Libraries like gensim provide convenient functions to load various pre-trained embedding formats (Word2Vec binary/text, GloVe, fastText).

# Example using gensim (requires installation: pip install gensim)
# import gensim.downloader as api

# Load pre-trained GloVe embeddings (e.g., GloVe Twitter 25d)
# This will download the model if not already present
# try:
#    glove_model = api.load("glove-twitter-25")
#    vector = glove_model['computer']
#    print(f"Dimension of 'computer' vector (gensim): {vector.shape}")
#    # You can access the underlying KeyedVectors object for more functionality
#    # word_vectors = glove_model.key_to_index # Dictionary of word -> index
#    # embeddings_matrix = glove_model.vectors # NumPy matrix of all vectors
# except ValueError as e:
#     print(f"Error loading model with gensim: {e}")
# except Exception as e:
#     print(f"An unexpected error occurred with gensim: {e}")

Integrating Embeddings into Neural Networks

Once loaded, these pre-trained embeddings are commonly used to initialize the Embedding layer in neural network models (like LSTMs or CNNs for text).

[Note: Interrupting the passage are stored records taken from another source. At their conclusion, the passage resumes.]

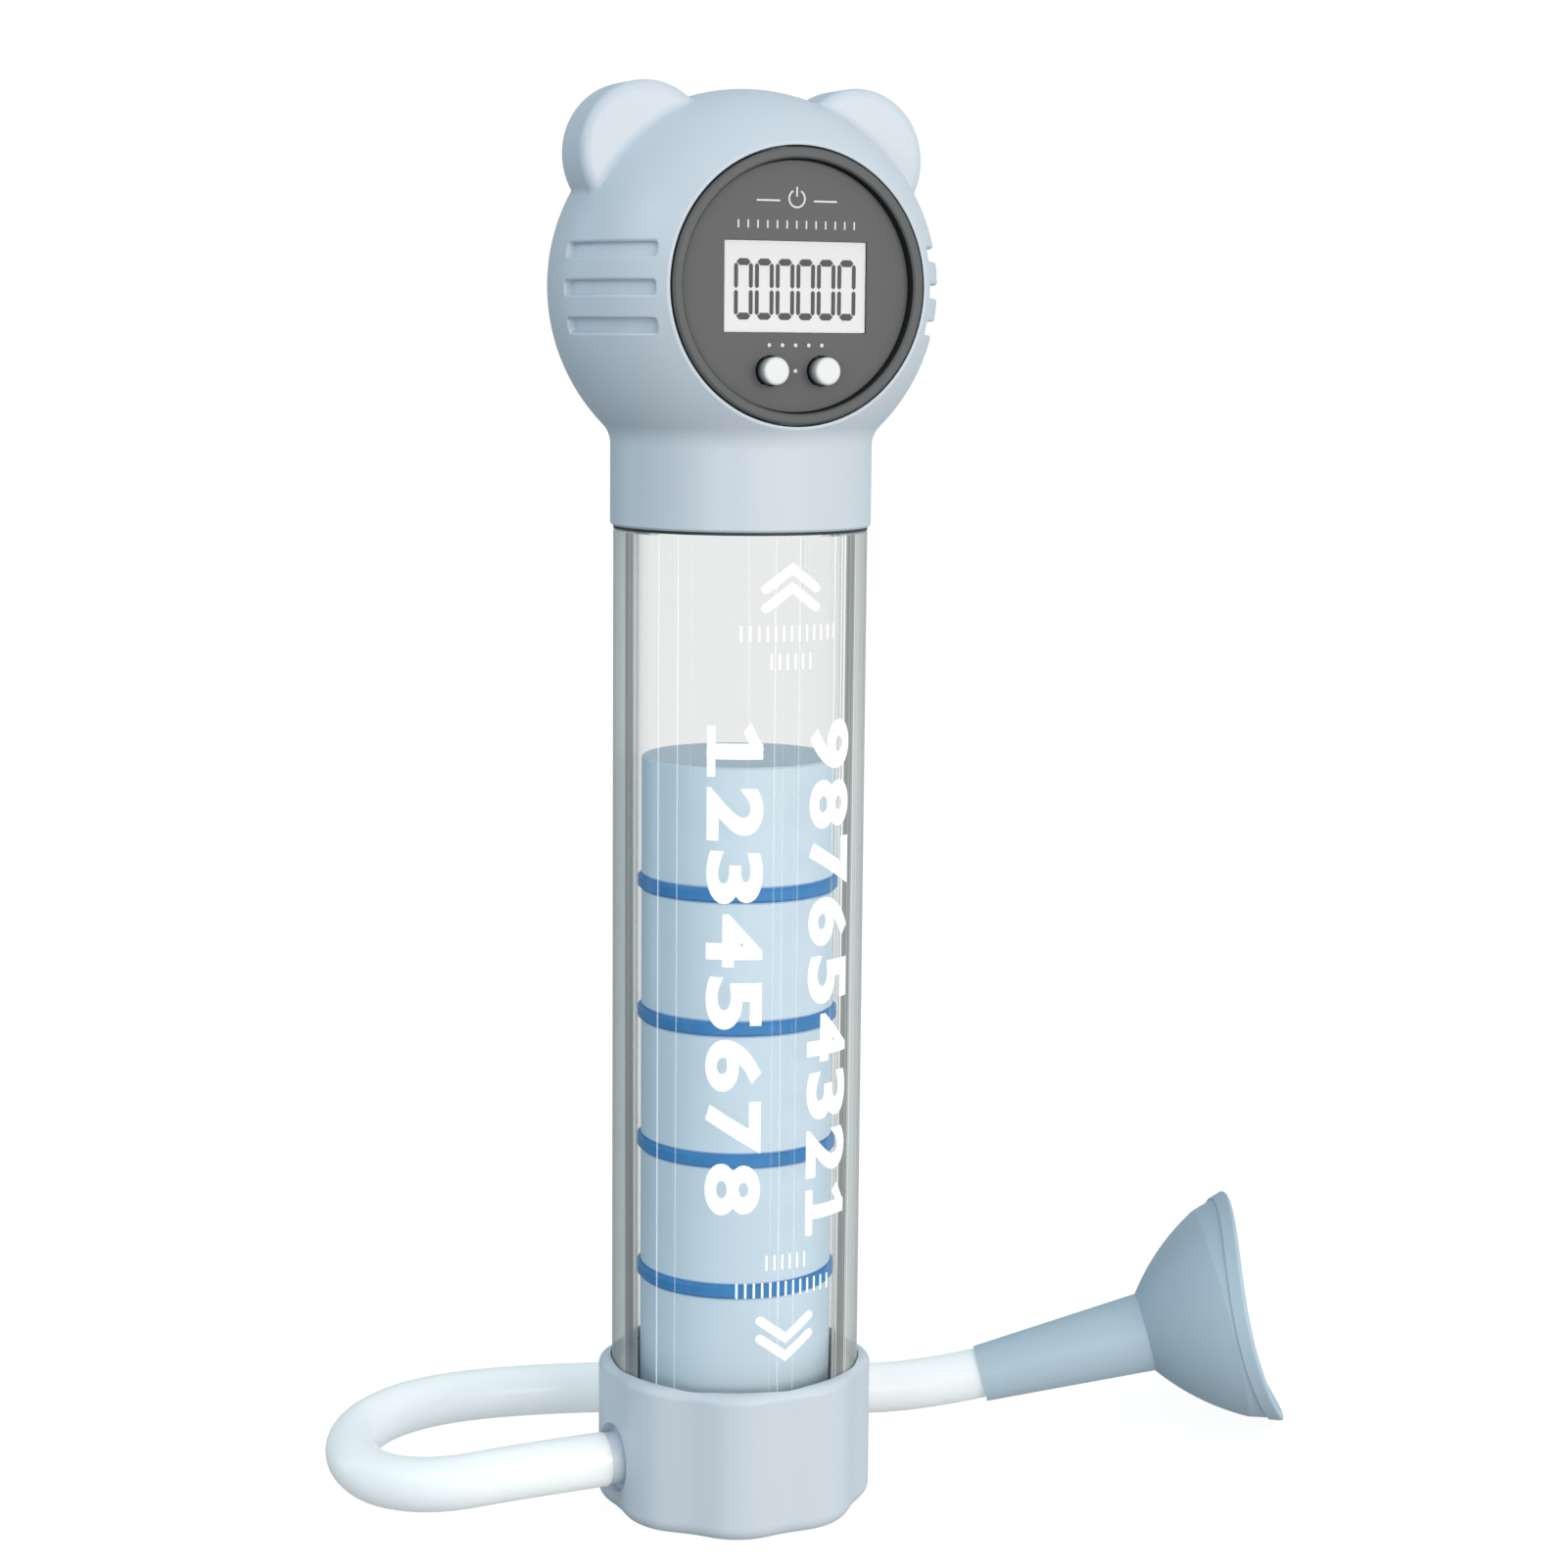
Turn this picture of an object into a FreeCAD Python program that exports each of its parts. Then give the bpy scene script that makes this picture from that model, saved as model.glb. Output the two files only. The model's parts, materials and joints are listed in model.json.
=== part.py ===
import FreeCAD, Part
import math
import os

# A breathing trainer: a clear tube with a stack of weights that the breath lifts, a lobed
# base with the air inlet, a round head with two ears and a stroke counter, and a mouth cup
# on a soft hose. Millimetres, +Z up, origin at the centre of the base's underside,
# counter facing -Y, air inlet pointing to -X.

V = FreeCAD.Vector
X = V(1, 0, 0)
Y = V(0, 1, 0)
Z = V(0, 0, 1)
ORIGIN = V(0, 0, 0)

# Clear tube
bore_d = 39.0
tube_wall = 4.5
tube_length = 163.0
spigot_wall = 3.0
spigot_top = 12.4
tube_chamfer = 0.4

# Base cup and what it holds, from the floor up
base_floor = 3.0
chamber_step = 1.0
seat_z = 15.5
seat_t = 2.2
seat_ledge = 2.4
seat_ring_h = 2.6
seat_ring_inset = 1.5
seat_ring_wall = 4.0
pad_t = 2.5
port_d = 4.0
port_circle_d = 15.0
port_count = 6
seal_t = 1.75
rim_above_seal = 1.6
base_wall = 1.9
lobe_count = 8
lobe_height = 0.65
lobe_fullness = 2.6
lobe_crest_deg = -20.8
base_bottom_fillet = 3.0
base_top_fillet = 2.0

# Bayonet between tube and base
lug_count = 3
lug_deg = 26.0
lug_h = 3.0
lug_reach = 1.5
lug_first_deg = 270.0
twist_deg = 40.0
entry_slack_deg = 1.0
stop_deg = 3.0
stop_slack_deg = 0.5
ledge_t = 4.3

# Air inlet and hose
inlet_z = 11.0
inlet_reach = 1.5
inlet_d = 10.0
inlet_bore_d = 5.0
inlet_flare = 0.6
scoop_width = 1.4
scoop_depth = 1.9
scoop_flare = 1.2
barb_length = 12.0
barb_root_d = 6.2
hose_d = 10.4
hose_wall = 1.7
hose_run = 18.1
hose_route = [
    (-59.1, 7.5, 7.4),
    (-67.3, 20.7, 5.4),
    (-68.1, 36.1, 5.4),
    (-61.3, 50.1, 5.4),
    (-48.6, 59.0, 5.4),
    (-33.2, 60.6, 5.4),
    (-11.7, 56.0, 5.4),
    (11.5, 46.6, 5.4),
    (33.8, 35.3, 5.4),
    (57.3, 26.7, 5.8),
]
arc_share = 0.45

# Mouth cup
stem_length = 36.0
stem_d = 11.8
stem_top_d = 16.5
stem_grip = 12.0
stem_throat_d = 7.2
bell_depth = 24.0
bell_mid_depth = 8.9
bell_mid_d = 34.6
bell_shoulder_depth = 16.5
bell_shoulder_d = 44.4
rim_d = 49.2
cup_wall = 1.5
cup_lean = 0.7
rim_dip = 4.6
rim_band = 3.0
band_height = 0.5
rim_rounding = 0.5
cup_turn_deg = -23.5
cup_tilt_deg = 15.0
cup_lift = 0.1

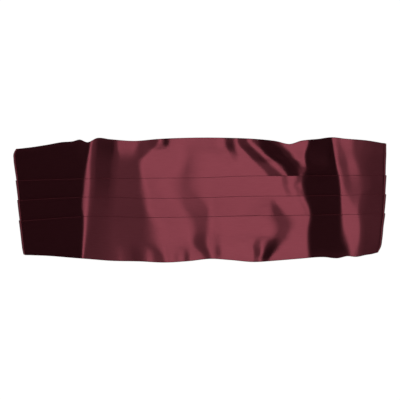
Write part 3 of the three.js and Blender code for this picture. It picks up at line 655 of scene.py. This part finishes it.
# Nickel plating over stamped steel: bright, with a faint brushed grain and a few fine scuffs.
NICKEL = "#CFCAC2"
nickel = empty_material("nickel_plating")
metal_place = node(nickel, "ShaderNodeTexCoord")
grain_scale = node(nickel, "ShaderNodeMapping", [("Vector", metal_place.outputs["Object"])])
grain_scale.inputs["Scale"].default_value = (1 / 0.0002, 1 / 0.004, 1 / 0.0002)
grain = node(nickel, "ShaderNodeTexNoise", [("Vector", grain_scale.outputs["Vector"])],
             Scale=1.0, Detail=3.0)
scuffs = node(nickel, "ShaderNodeMapRange", [("Value", grain.outputs["Fac"])], To_Min=0.18, To_Max=0.34)
grain_relief = node(nickel, "ShaderNodeBump", [("Height", grain.outputs["Fac"])],
                    Strength=0.1, Distance=0.00002)
metal = node(nickel, "ShaderNodeBsdfPrincipled", [
    ("Roughness", scuffs.outputs["Result"]), ("Normal", grain_relief.outputs["Normal"]),
], Metallic=1.0)
metal.inputs["Base Color"].default_value = linear(NICKEL)
node(nickel, "ShaderNodeOutputMaterial", [("Surface", metal.outputs["BSDF"])])
plate.materials.clear()
clasp = piece_of("clasp_plate", plate, nickel, "clasp")

# The stitches: black thread in a box with a cross over each strap's sewn lap, and in a box over
# its return. They show on the strap's upper face.
STITCH = {"Length": 0.0021, "Gap": 0.0009, "Radius": 0.00022}
BOX_INSET = 0.0022
THREAD_DYE = "#0E0B0F"


def stitch_tree():
    """Geometry nodes that lay stitches along an edge mesh."""
    tree = bpy.data.node_groups.new("stitches", "GeometryNodeTree")
    face = tree.interface
    face.new_socket("Geometry", in_out="INPUT", socket_type="NodeSocketGeometry")
    for key, value in STITCH.items():
        face.new_socket(key, in_out="INPUT", socket_type="NodeSocketFloat").default_value = value
    face.new_socket("Thread", in_out="INPUT", socket_type="NodeSocketMaterial")
    face.new_socket("Geometry", in_out="OUTPUT", socket_type="NodeSocketGeometry")

    def add(kind, **settings):
        made = tree.nodes.new(kind)
        for key, value in settings.items():
            setattr(made, key, value)
        return made

    def link(source, target):
        tree.links.new(source, target)

    given, result = add("NodeGroupInput"), add("NodeGroupOutput")
    curve = add("GeometryNodeMeshToCurve")
    pitch = add("ShaderNodeMath", operation="ADD")
    spaced = add("GeometryNodeCurveToPoints", mode="LENGTH")
    thread = add("GeometryNodeMeshUVSphere")
    thread.inputs["Segments"].default_value = 8
    thread.inputs["Rings"].default_value = 6
    thread.inputs["Radius"].default_value = 1
    half = add("ShaderNodeMath", operation="MULTIPLY")
    half.inputs[1].default_value = 0.5
    size = add("ShaderNodeCombineXYZ")
    lay = add("GeometryNodeInstanceOnPoints")
    real = add("GeometryNodeRealizeInstances")
    paint = add("GeometryNodeSetMaterial")
    link(given.outputs["Geometry"], curve.inputs["Mesh"])
    link(given.outputs["Length"], pitch.inputs[0])
    link(given.outputs["Gap"], pitch.inputs[1])
    link(curve.outputs["Curve"], spaced.inputs["Curve"])
    link(pitch.outputs["Value"], spaced.inputs["Length"])
    link(given.outputs["Length"], half.inputs[0])
    link(given.outputs["Radius"], size.inputs["X"])
    link(given.outputs["Radius"], size.inputs["Y"])
    link(half.outputs["Value"], size.inputs["Z"])
    link(spaced.outputs["Points"], lay.inputs["Points"])
    link(spaced.outputs["Rotation"], lay.inputs["Rotation"])
    link(thread.outputs["Mesh"], lay.inputs["Instance"])
    link(size.outputs["Vector"], lay.inputs["Scale"])
    link(lay.outputs["Instances"], real.inputs["Geometry"])
    link(real.outputs["Geometry"], paint.inputs["Geometry"])
    link(given.outputs["Thread"], paint.inputs["Material"])
    link(paint.outputs["Geometry"], result.inputs["Geometry"])
    return tree


thread_material = empty_material("black_thread")
twist_place = node(thread_material, "ShaderNodeTexCoord")
twist = node(thread_material, "ShaderNodeTexNoise", [("Vector", twist_place.outputs["Object"])],
             Scale=4000.0)
thread_face = node(thread_material, "ShaderNodeBsdfPrincipled", Roughness=0.5)
thread_face.inputs["Base Color"].default_value = linear(THREAD_DYE)
thread_bump = node(thread_material, "ShaderNodeBump", [("Height", twist.outputs["Fac"])],
                   Strength=0.3, Distance=0.0001)
thread_material.node_tree.links.new(thread_bump.outputs["Normal"], thread_face.inputs["Normal"])
node(thread_material, "ShaderNodeOutputMaterial", [("Surface", thread_face.outputs["BSDF"])])

half_strap = STRAP_WIDTH / 2 - BOX_INSET
boxes = [
    (lap_start + BOX_INSET, lap_end - BOX_INSET / 2, lap_level + STRAP_THICKNESS / 2, True),
    (seam_x + BOX_INSET, return_start - BOX_INSET / 2, 2 * STRAP_THICKNESS, False),
]
points, edges = [], []
for side in (-1, 1):
    for near, far, level, crossed in boxes:
        n = len(points)
        box = ((near, -half_strap), (far, -half_strap), (far, half_strap), (near, half_strap))
        points += [(-side * x, FLAP_END_RISE + y, level) for x, y in box]
        edges += [(n, n + 1), (n + 1, n + 2), (n + 2, n + 3), (n + 3, n)]
        if crossed:
            edges += [(n, n + 2), (n + 1, n + 3)]
# Each run of stitches is a line of its own, so that a cross doesn't join the box.
lines = bpy.data.meshes.new("stitch_lines")
lines.from_pydata([points[i] for edge in edges for i in edge],
                  [(2 * i, 2 * i + 1) for i in range(len(edges))], [])
sewn_lines = bpy.data.objects.new("stitch_lines", lines)
bpy.context.scene.collection.objects.link(sewn_lines)
sewing = sewn_lines.modifiers.new("stitches", "NODES")
sewing.node_group = stitch_tree()
for item in sewing.node_group.interface.items_tree:
    if item.item_type == "SOCKET" and item.in_out == "INPUT" and item.name != "Geometry":
        sewing[item.identifier] = thread_material if item.name == "Thread" else STITCH[item.name]
stitches_mesh = bpy.data.meshes.new_from_object(
    sewn_lines.evaluated_get(bpy.context.evaluated_depsgraph_get()))
bpy.data.objects.remove(sewn_lines)
stitches_mesh.name = "strap_stitches"
stitches = piece_of("strap_stitches", stitches_mesh, thread_material, None)

# The table is a pale sheet, lit so that it looks white to the camera and throws only a little
# light up at the satin. Soft lamps hang over it. The large one stands almost straight above, so
# the front's level parts shine, what rises to the right goes dark, and what falls stays between.
FLOOR_SIZE = 8
FLOOR_GAP = 0.0002  # between the sash and the table
PAPER_WHITE = "#E8E8E8"
floor_mesh = bpy.data.meshes.new("floor")
corner = FLOOR_SIZE / 2
floor_corners = [(-corner, -corner, 0), (corner, -corner, 0), (corner, corner, 0), (-corner, corner, 0)]
floor_mesh.from_pydata(floor_corners, [], [(0, 1, 2, 3)])
floor = bpy.data.objects.new("floor", floor_mesh)
floor.location.z = -FLOOR_GAP
bpy.context.scene.collection.objects.link(floor)
paper = empty_material("white_paper")
seen = node(paper, "ShaderNodeLightPath")
glow = node(paper, "ShaderNodeMapRange", [("Value", seen.outputs["Is Camera Ray"])],
            To_Min=0.04, To_Max=0.95)
white = node(paper, "ShaderNodeBsdfPrincipled", [("Emission Strength", glow.outputs["Result"])],
             Roughness=0.9)
white.inputs["Base Color"].default_value = linear(PAPER_WHITE)
white.inputs["Emission Color"].default_value = (1, 1, 1, 1)
node(paper, "ShaderNodeOutputMaterial", [("Surface", white.outputs["BSDF"])])
floor_mesh.materials.append(paper)
floor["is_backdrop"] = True


def lamp(name, lean, distance, width, length, radiance):
    """A soft rectangular lamp that shines on the sash, leaning to the right by degrees."""
    data = bpy.data.lights.new(name, "AREA")
    data.shape = "RECTANGLE"
    data.size = width
    data.size_y = length
    data.energy = radiance * math.pi * width * length
    made = bpy.data.objects.new(name, data)
    angle = math.radians(lean)
    made.location = (distance * math.sin(angle), 0, distance * math.cos(angle))
    made.rotation_euler = (0, angle, 0)
    made.visible_camera = False
    bpy.context.scene.collection.objects.link(made)


lamp("main_softbox", 1, 6, 1.7, 5, 0.76)
lamp("right_softbox", 21.5, 6, 2.66, 5, 0.14)
# The room is dim overhead and pale round the horizon, so that the satin keeps its colour when it
# is seen from a side.
world = bpy.data.worlds.new("studio")
bpy.context.scene.world = world
world.use_nodes = True
background = world.node_tree.nodes["Background"]
background.inputs["Color"].default_value = (1, 1, 1, 1)
direction = node(world, "ShaderNodeTexCoord")
parts = node(world, "ShaderNodeSeparateXYZ", [("Vector", direction.outputs["Generated"])])
dimming = node(world, "ShaderNodeMapRange", [("Value", parts.outputs["Z"])],
               From_Min=0.15, From_Max=0.5, To_Min=0.33, To_Max=0.012)
world.node_tree.links.new(dimming.outputs["Result"], background.inputs["Strength"])
bpy.context.scene.view_settings.view_transform = "Standard"

low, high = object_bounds()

1. Vocabulary Mapping: Create a mapping (dictionary) from words in your specific dataset's vocabulary to unique integer indices.
2. Embedding Matrix: Construct an embedding matrix (a NumPy array) where the row at index i corresponds to the pre-trained vector for the word with index i in your vocabulary mapping. The size of this matrix will be (vocabulary_size, embedding_dimension).
3. Handling Out-of-Vocabulary (OOV) Words: Your dataset might contain words not present in the pre-trained model's vocabulary. Common strategies include:
   • Assigning them a zero vector.
   • Assigning them a randomly initialized vector (which might be fine-tuned during training).
   • Using a dedicated <UNK> (unknown) token with its own vector (either zero, random, or averaged from known vectors).
   • If using fastText, it can generate vectors for OOV words based on their character n-grams.
4. Embedding Layer Initialization: Use the constructed embedding matrix to initialize the weights of the Embedding layer in your neural network framework (e.g., TensorFlow/Keras, PyTorch). You often set this layer to be non-trainable initially to preserve the pre-trained knowledge, although fine-tuning is also an option.

# Conceptual Example (using Keras-like structure)

# Assume:
# tokenizer: Maps words to integers (e.g., tokenizer.word_index)
# word_vectors: Dictionary loaded from pre-trained file (e.g., GloVe)
# EMBEDDING_DIM: Dimension of vectors (e.g., 100)
# VOCAB_SIZE: Number of unique words in your dataset's vocabulary

# 1. Create the embedding matrix
embedding_matrix = np.zeros((VOCAB_SIZE, EMBEDDING_DIM))
for word, i in tokenizer.word_index.items():
    if i >= VOCAB_SIZE:
        continue # Safety check
    embedding_vector = word_vectors.get(word) # Get vector from loaded GloVe dict
    if embedding_vector is not None:
        # Words found in embedding index will be copied
        embedding_matrix[i] = embedding_vector
    # else: words not found in embedding index will be all-zeros (default OOV handling)

# 2. Define the Embedding Layer in a model
# from tensorflow.keras.layers import Embedding, Input, LSTM, Dense
# from tensorflow.keras.models import Model

# input_layer = Input(shape=(MAX_SEQUENCE_LENGTH,))
# embedding_layer = Embedding(
#     input_dim=VOCAB_SIZE,
#     output_dim=EMBEDDING_DIM,
#     weights=[embedding_matrix], # Initialize with pre-trained weights
#     input_length=MAX_SEQUENCE_LENGTH,
#     trainable=False # Set to False to keep embeddings fixed, True to fine-tune
# )(input_layer)

# # ... Add subsequent layers (e.g., LSTM, Dense) ...
# lstm_layer = LSTM(units=64)(embedding_layer)
# output_layer = Dense(1, activation='sigmoid')(lstm_layer) # Example for binary classification
# model = Model(inputs=input_layer, outputs=output_layer)
# model.compile(optimizer='adam', loss='binary_crossentropy', metrics=['accuracy'])

# print(model.summary()) # Display model structure

Fine-tuning Embeddings

While often kept fixed, you can choose to make the pre-trained embedding layer trainable (trainable=True). This allows the embedding vectors to be adjusted during the training process of your specific downstream task.

• Pros: Can adapt the general-purpose embeddings more closely to the nuances of your specific dataset and task, potentially improving performance.
• Cons: Requires more training data to avoid overfitting the embeddings to your task, potentially losing some of the valuable general semantic knowledge. Increases the number of parameters to train.

The decision to fine-tune often depends on the size of your dataset and the similarity between the pre-training corpus and your task's domain. A common strategy is to start with non-trainable embeddings and experiment with fine-tuning later, possibly with a lower learning rate for the embedding layer.

By utilizing pre-trained word embeddings, you can build more effective NLP models faster, benefiting from the vast linguistic knowledge captured from large-scale text corpora without needing to train them yourself. This is a standard and highly effective technique in modern natural language processing.